Taken in Death (In Death #37.5)(14)



Eve jammed her hands in her pockets, nodded. “Yeah, I was thinking the same.”

“Kill one—halving the time and effort—and allowing her to send proof of life and death to her sister. Bring grief, panic, and a desperation to save the remaining child.”

“And it’s a hell of a scenario.”

“It’s also a logical one.”

“From my take, too. Let’s hope she isn’t logical.”

But the idea weighed on her.

She thought of Stella, the woman who’d given birth to her. If she’d been left alone with Stella, she’d never have survived. Too much time and effort, as Teasdale said. Richard Troy, her biological father, had kept her alive. It hadn’t stopped him from hurting her, raping her, torturing her—but he’d kept her alive because he’d seen her as an investment.

Which direction would Maj Borgstrom take?

She went back into the living area. “Listen up. Teasdale and Slattery will take over for Jenkinson and Reineke. Peabody, contact them, let them know—and tell them to pick up two more of those toys on their way here. We’ll keep communication open and complete between our team and the agents. Everything we know, they know.”

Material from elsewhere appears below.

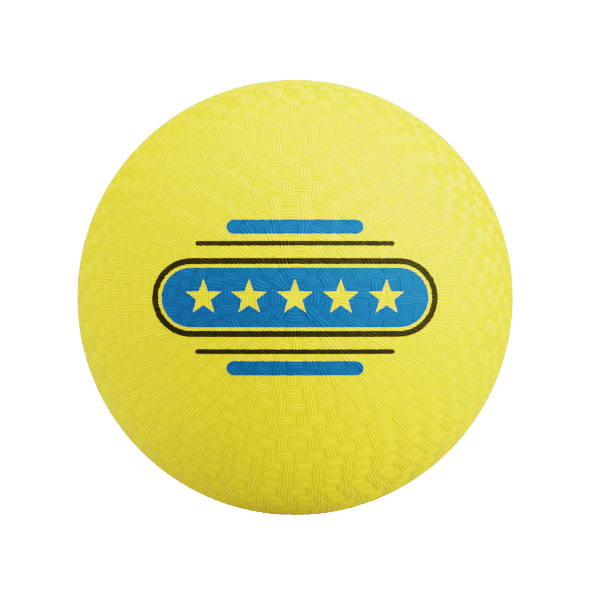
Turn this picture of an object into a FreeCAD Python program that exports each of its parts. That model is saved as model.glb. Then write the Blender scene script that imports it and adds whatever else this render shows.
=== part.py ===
import FreeCAD, Part
import math
import os

import Sketcher

# An 8.5 inch inflatable rubber playground ball.
#
# Frame: millimetres, +Z up, origin at the centre of the ball. The print is on the front, -Y, and the
# inflating valve is at the opposite pole, +Y. The moulded cover is two halves that meet in the plane Y = 0.
#
# From the outside in: a two-colour print, the outer rubber ply (the cover), the inner rubber ply, a layer of
# nylon winding, and the air-tight bladder with its valve. Every layer is a thin shell about the origin.

# Driving dimensions: alias, number in mm (or a count), meaning.
DRIVING = (
    ("ball_diameter", 215.9, "over the crests of the cover, 8.5 in"),
    ("cover_thickness", 1.1, "outer ply"),
    ("inner_ply_thickness", 0.6, "second ply"),
    ("winding_thickness", 0.3, "nylon thread layer"),
    ("bladder_thickness", 0.6, "butyl bladder"),
    ("neck_radius", 4.0, "valve neck, and the openings it passes through"),
    ("mouth_recess", 0.5, "valve mouth below the cover's surface"),
    ("patch_radius", 14.0, "reinforcing patch round the valve neck"),
    ("flange_radius", 13.0, "valve flange bonded inside the bladder"),
    ("flange_thickness", 1.0, "valve flange"),
    ("stem_radius", 5.0, "valve stem inside the ball"),
    ("stem_length", 13.0, "valve stem below the bladder's inner face"),
    ("plug_radius", 2.3, "plug's neck, and the stem's bore"),
    ("bulge_radius", 3.1, "plug's retaining bulge, and its pocket"),
    ("bulge_depth", 5.5, "from the valve mouth to the bulge"),
    ("bulge_length", 5.0, "along the valve's axis"),
    ("lead_radius", 1.8, "wide end of the pilot hole's conical lead-in"),
    ("lead_depth", 1.0, "conical lead-in"),
    ("needle_radius", 1.05, "pilot hole for a 2 mm inflating needle"),
    ("needle_depth", 6.0, "straight wall of the pilot hole"),
    ("ink_thickness", 0.08, "both inks"),
    ("panel_width", 138.0, "central panel, over its black outline"),
    ("panel_height", 38.0, "central panel, over its black outline"),
    ("outline_width", 3.0, "black outline of the panel"),
    ("outline_gap", 1.6, "bare rubber between the outline and the blue field"),
    ("star_radius", 9.0, "out to a star's points"),
    ("star_waist", 3.6, "out to a star's inner corners"),
    ("star_pitch", 22.0, "between neighbouring stars"),
    ("line_offset", 26.0, "black bars above and below the centre"),
    ("line_width", 96.0, "black bars"),
    ("line_height", 2.4, "black bars"),
    ("bar_offset", 34.0, "blue bars above and below the centre"),
    ("bar_width", 66.0, "blue bars"),
    ("bar_height", 7.0, "blue bars"),
)

# Dimensions that follow from them: alias, formula, meaning.
DERIVED = (
    ("cover_out", "=ball_diameter / 2", "radius of the cover's outer face"),
    ("ply_out", "=cover_out - cover_thickness", "radius between cover and inner ply"),
    ("winding_out", "=ply_out - inner_ply_thickness", "radius between inner ply and winding"),
    ("bladder_out", "=winding_out - winding_thickness", "radius between winding and bladder"),
    ("bladder_in", "=bladder_out - bladder_thickness", "radius of the air chamber"),
    ("flange_in", "=bladder_in - flange_thickness", "radius of the valve flange's inner face"),
    ("mouth_y", "=cover_out - mouth_recess", "height of the valve mouth on the valve's axis"),
    ("bulge_top_y", "=mouth_y - bulge_depth", "outer end of the retaining bulge"),
    ("bulge_foot_y", "=bulge_top_y - bulge_length", "inner end of the retaining bulge"),
    ("stem_end_y", "=bladder_in - stem_length", "inner end of stem and plug"),
    ("lead_foot_y", "=mouth_y - lead_depth", "where the lead-in meets the pilot hole"),
    ("needle_foot_y", "=lead_foot_y - needle_depth", "blind end of the pilot hole"),
    ("ink_out", "=cover_out + ink_thickness", "radius of the print's outer face"),
    ("window_width", "=panel_width - 2 * outline_width", "inside the black outline"),
    ("window_height", "=panel_height - 2 * outline_width", "inside the black outline"),
    ("field_width", "=window_width - 2 * outline_gap", "blue field"),
    ("field_height", "=window_height - 2 * outline_gap", "blue field"),
)

STAR_COUNT = 5
STAR_POINTS = 5

# A sketch's own names for the ends and centre of an edge, for its origin and for its axes.
START, END, CENTRE = 1, 2, 3
ORIGIN = (-1, 1)
X_AXIS, Y_AXIS = -1, -2
NORMAL = FreeCAD.Vector(0, 0, 1)

doc = FreeCAD.newDocument("playground_ball")


def make_sheet():
    sheet = doc.addObject("Spreadsheet::Sheet", "sizes")
    rows = [(alias, str(number), meaning) for alias, number, meaning in DRIVING] + list(DERIVED)
    for row, (alias, content, meaning) in enumerate(rows, 1):
        sheet.set(f"A{row}", content)
        sheet.setAlias(f"A{row}", alias)
        sheet.set(f"B{row}", meaning)
    doc.recompute()
    return sheet


sheet = make_sheet()


def size(alias):
    return float(getattr(sheet, alias))


# ---- sketches ----

def attach_sketch(body, plane_role):
    """A sketch on one of the body's own origin planes."""
    plane = next(p for p in body.Origin.OriginFeatures if p.Role == plane_role)
    sketch = body.newObject("Sketcher::SketchObject", body.Name + "_sketch")
    sketch.AttachmentSupport = [(plane, "")]
    sketch.MapMode = "FlatFace"
    return sketch


def bind(sketch, kind, where, alias):
    """A dimension that takes its value from the sheet."""
    bind_formula(sketch, kind, where, size(alias), f"sizes.{alias}")


def bind_formula(sketch, kind, where, number, formula):
    """A dimension that takes its value from a formula of the sheet's cells, which comes to number."""
    index = sketch.addConstraint(Sketcher.Constraint(kind, *where, number))
    sketch.setExpression(f"Constraints[{index}]", formula)


def constrain(sketch, kind, *where):
    sketch.addConstraint(Sketcher.Constraint(kind, *where))


def add_line(sketch, a, b):
    return sketch.addGeometry(Part.LineSegment(FreeCAD.Vector(*a, 0), FreeCAD.Vector(*b, 0)), False)


def add_arc(sketch, centre, radius, low_angle, high_angle):
    circle = Part.Circle(FreeCAD.Vector(*centre, 0), NORMAL, radius)
    return sketch.addGeometry(Part.ArcOfCircle(circle, low_angle, high_angle), False)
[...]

“Agent Slattery and I will afford your team the same cooperation,” Teasdale added. “We’ll move the MacDermits to a safe house in this area, to aid in that cooperation. We are, even now, in contact with Global re the suspect, and any and all information gleaned from that will be shared.”

“I’d like to have one of those boosted units,” Slattery said. “Our location will mean we may be able to pick up a signal.”

“Feeney, show Agent Slattery how that thing works. Peabody, have Jenkinson pick up four of those things. We’ll get a second one to you,” she told Teasdale.

“Callender will show you,” Feeney told Slattery, as he rose and moved over to Eve. “Roarke’s going to get us more data. I don’t know if it’ll add much, but we’ll have it. And he’s coming in.”

“I don’t—”

“I can use him,” Feeney interrupted. “Another big brain wired for e-work. And it’s his toy, Dallas. She’s had those kids better than fifteen hours now, and not a peep out of her.”

“Okay. You need him, you’ve got him. Right now, Baxter, take the unit we have left, take a walk. We’re going to cover the mile radius continually. The kid’s going to try to reach out sometime.”

HE ALREADY HAD, ONCE FROM INSIDE THE FORT, AND AGAIN after Gala tended to his cut. They didn’t have medicine or bandages like at home, but he’d remembered playing war with Daddy. Daddy had been wounded in a battle and showed Henry how to tie a cloth around his arm. He said it was a field dress. It didn’t make sense because it didn’t look like a dress. But the cut felt better when Gala tied a towel around it.

He was afraid she’d cut him with the knife again, or cut Gala. He was more afraid maybe she was an evil witch vampire because she’d licked his blood right off the knife. He’d snuck out of bed one night and seen part of a vid his daddy watched about vampires. And had nightmares after it.

Maybe she’d make him and Gala vampires, too.

They had to get away.

But no one answered when he called out for help.

CHAPTER SIX

Not an apartment, Eve thought as she hammered away at possible locations. Not a condo. Possibly a small building, lower-level unit, but most probably a detached unit, a house.

Somewhere she could get two kids inside without showing up on building security, without worrying about neighbors.

Would she keep the kids restrained? That didn’t seem practical, and wouldn’t explain why she’d taken clothes and toys.

If she bound them, she’d have to let them loose for the bathroom, for food.

“She wouldn’t see a couple of seven-year-olds as a risk, right? She’s bigger, stronger, and kids tend to do what an authority figure tells them. Especially if they’re scared.”

She had, until the end, until the pain and the terror he meant to kill her overcame everything else. But Eve wasn’t sure it applied for all or most, so she glanced at Peabody for confirmation.

“I’ve got a couple cousins who could have taken an adult down and left him begging for mercy when they were seven, but generally? Yeah. The adult’s in charge, in control.”

“So she probably doesn’t have them restrained—or if she has, they’re still free enough to play—or why take stuff? A room, a locked room, closed off—and she couldn’t put a couple of kids in a room near where other people live and work. Windows,” she added. “You could use privacy shields, but it’s risky.”

“A basement?”

“Maybe. A tightly sealed room, probably without windows or boarded and shielded windows. One door’s the smartest. She has to have easy access to it. And it has to be somewhere some bystander couldn’t wander into. We recanvass, a mile radius from the garage. I want officers paying attention to any single residences, any vacant buildings.

“She could, and likely did, walk around this neighborhood. People were used to seeing the sister, and wouldn’t think twice. She probably shopped around here, ate around here. On the recording, the kid said, ‘It says second.’ Second Avenue? He could’ve seen a street sign out the window. Let’s focus there.”